Intervenção de Honório Novo na Assembleia de República

A dívida do sector empresarial do Estado

O aumento da despesa e da dívida do sector empresarial do Estado

Sr.ª Presidente,
Sr.ª Deputada Assunção Cristas,
A sua intervenção motiva-me, em réplica e em comentário, uma série de contra-perguntas, para as quais solicito adequada resposta.
Quando fala de dívida das empresas públicas, creio que estamos a fugir a duas outras questões, uma delas o endividamento externo do País. E, imediatamente, surge-me uma pergunta: este é o problema estrutural de Portugal. O que é que Portugal tem de fazer?
A Sr.ª Deputada concorda, ou não, com a posição que o PCP tem veiculado, e que tem transmitido reiteradamente nesta Câmara, de que só se combate o endividamento externo através de um reforço, de uma defesa da capacidade produtiva instalada, por todos os processos, que seja capaz de substituir importações por capacidade produtiva instalada? Esta é uma primeira questão, sobre a resposta estrutural ao endividamento externo.
A segunda questão que vou colocar já aqui foi colocada: diz respeito aos juros da dívida pública e às dificuldades que isso traz para o crédito à economia. O que pensa a Sr.ª Deputada? Acha aceitável a banca privada financiar-se a 1% no Banco Central Europeu e o Estado pagar 6,5% pela tomada da sua dívida soberana?
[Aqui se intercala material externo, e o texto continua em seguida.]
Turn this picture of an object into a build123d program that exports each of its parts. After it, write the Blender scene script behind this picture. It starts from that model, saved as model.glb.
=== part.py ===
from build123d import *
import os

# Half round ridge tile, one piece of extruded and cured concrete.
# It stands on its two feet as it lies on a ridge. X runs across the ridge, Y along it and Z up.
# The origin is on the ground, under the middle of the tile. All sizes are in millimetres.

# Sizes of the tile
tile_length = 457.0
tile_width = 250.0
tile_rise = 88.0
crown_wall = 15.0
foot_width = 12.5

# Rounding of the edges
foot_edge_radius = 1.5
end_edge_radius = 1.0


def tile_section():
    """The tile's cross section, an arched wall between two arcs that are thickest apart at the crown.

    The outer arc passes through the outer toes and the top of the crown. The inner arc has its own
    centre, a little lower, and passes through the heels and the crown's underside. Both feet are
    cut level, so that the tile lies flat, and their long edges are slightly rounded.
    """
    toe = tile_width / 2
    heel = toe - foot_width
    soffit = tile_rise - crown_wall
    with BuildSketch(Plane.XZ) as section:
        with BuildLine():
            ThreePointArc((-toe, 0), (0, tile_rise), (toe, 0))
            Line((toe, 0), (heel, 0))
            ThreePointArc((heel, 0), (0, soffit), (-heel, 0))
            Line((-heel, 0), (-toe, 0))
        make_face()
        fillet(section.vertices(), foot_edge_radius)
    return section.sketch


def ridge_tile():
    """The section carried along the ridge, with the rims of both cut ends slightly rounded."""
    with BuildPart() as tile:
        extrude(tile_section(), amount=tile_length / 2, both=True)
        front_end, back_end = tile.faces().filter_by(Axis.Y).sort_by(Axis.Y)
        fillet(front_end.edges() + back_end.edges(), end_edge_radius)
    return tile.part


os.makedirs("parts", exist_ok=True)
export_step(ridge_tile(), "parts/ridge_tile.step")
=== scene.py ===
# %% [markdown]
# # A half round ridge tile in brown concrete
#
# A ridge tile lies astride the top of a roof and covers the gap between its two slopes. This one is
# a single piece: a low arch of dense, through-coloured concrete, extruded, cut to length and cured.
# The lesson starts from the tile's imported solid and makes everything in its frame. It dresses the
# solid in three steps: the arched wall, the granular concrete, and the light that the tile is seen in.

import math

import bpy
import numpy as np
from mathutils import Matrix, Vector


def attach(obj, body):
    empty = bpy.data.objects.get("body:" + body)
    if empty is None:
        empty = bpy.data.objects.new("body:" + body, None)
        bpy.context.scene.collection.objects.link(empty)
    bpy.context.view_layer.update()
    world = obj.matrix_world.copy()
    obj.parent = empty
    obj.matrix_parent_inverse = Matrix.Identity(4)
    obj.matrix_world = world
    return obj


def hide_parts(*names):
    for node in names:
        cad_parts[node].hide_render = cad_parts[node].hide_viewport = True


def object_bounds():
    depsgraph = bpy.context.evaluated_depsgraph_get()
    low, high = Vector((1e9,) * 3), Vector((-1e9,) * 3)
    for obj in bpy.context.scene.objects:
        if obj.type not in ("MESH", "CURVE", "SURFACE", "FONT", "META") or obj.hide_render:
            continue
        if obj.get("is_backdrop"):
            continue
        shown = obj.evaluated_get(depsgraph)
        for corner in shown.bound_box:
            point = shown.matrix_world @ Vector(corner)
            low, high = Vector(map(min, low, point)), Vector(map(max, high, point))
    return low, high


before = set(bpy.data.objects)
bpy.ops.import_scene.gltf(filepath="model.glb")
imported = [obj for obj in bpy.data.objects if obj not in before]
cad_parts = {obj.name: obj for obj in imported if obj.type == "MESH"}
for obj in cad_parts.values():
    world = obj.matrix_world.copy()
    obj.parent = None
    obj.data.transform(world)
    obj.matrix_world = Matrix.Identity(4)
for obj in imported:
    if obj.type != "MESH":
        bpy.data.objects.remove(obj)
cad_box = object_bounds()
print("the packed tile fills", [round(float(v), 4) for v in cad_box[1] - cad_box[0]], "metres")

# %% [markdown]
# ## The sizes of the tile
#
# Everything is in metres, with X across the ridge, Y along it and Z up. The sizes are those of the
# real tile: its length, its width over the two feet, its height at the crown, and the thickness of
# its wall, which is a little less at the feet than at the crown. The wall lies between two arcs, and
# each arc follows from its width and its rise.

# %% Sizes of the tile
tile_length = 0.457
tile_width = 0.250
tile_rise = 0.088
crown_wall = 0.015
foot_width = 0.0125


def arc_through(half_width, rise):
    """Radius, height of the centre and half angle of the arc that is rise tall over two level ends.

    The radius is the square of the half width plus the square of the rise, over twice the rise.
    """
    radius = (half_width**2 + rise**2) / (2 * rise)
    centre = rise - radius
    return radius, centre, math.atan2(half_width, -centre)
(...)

Está ou não de acordo com o PCP quando dizemos que isto demonstra a paralisia do Governo, a paralisia das instituições europeias, da Comissão Europeia e do Banco Central Europeu, que em vez de financiar directamente os Estados, a dívida soberana, a taxas de juro baixas impede esse financiamento e só financia a banca privada, fazendo, por exemplo — esta é uma questão que levantou —, com que estes recursos também cheguem à economia, portanto, não apenas aos Estados mas à economia, a taxas de juro absolutamente incomportáveis, com spreads absolutamente inaceitáveis através de uma usura e de uma agiotagem absolutamente inaceitáveis?
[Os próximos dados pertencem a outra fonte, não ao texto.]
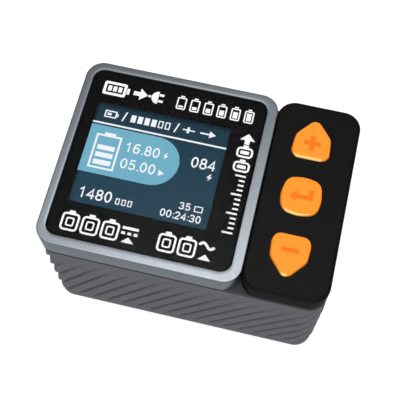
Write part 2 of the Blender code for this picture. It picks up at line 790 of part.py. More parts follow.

Finalmente, falando também das empresas e da dívida das empresas públicas, receio que a Sr.ª Deputada tenha corrido o risco de meter tudo no mesmo saco. E se é verdade que é necessário combater desperdício, combater, por exemplo, a compra de frotas automóveis na Águas de
Portugal, a verdade é que as dívidas das empresas públicas, no fundamental, não são da responsabilidade das empresas públicas, são da responsabilidade e têm crescido por irresponsabilidade do Governo. Dou-lhe dois exemplos: um deles é o das indemnizações compensatórias.
O Estado não contratualiza o serviço público, não paga as indemnizações compensatórias; ao longo de anos, sonega o financiamento das indemnizações compensatórias às empresas, designadamente às empresas de transporte. Pior do que isso: o Estado mantém um modelo de financiamento ao investimento destas empresas públicas absolutamente escandaloso, indigente, fazendo com que o fundo perdido em projectos de transporte em Portugal não atinja sequer os 25%, quando sabemos que qualquer projecto de investimento em obras públicas de transportes implica um fundo perdido de cerca de 50%.
E é esta irresponsabilidade do Governo, esta recusa em alterar o modelo de financiamento das empresas públicas que vai, depois, causar um endividamento, não por má gestão, não porque tenhamos de abandonar os investimentos dessas empresas públicas, não por irresponsabilidade das empresas ou por desnecessidade dos investimentos públicos mas, sim, por responsabilidade do Estado, que não altera os modelos de financiamento das empresas públicas.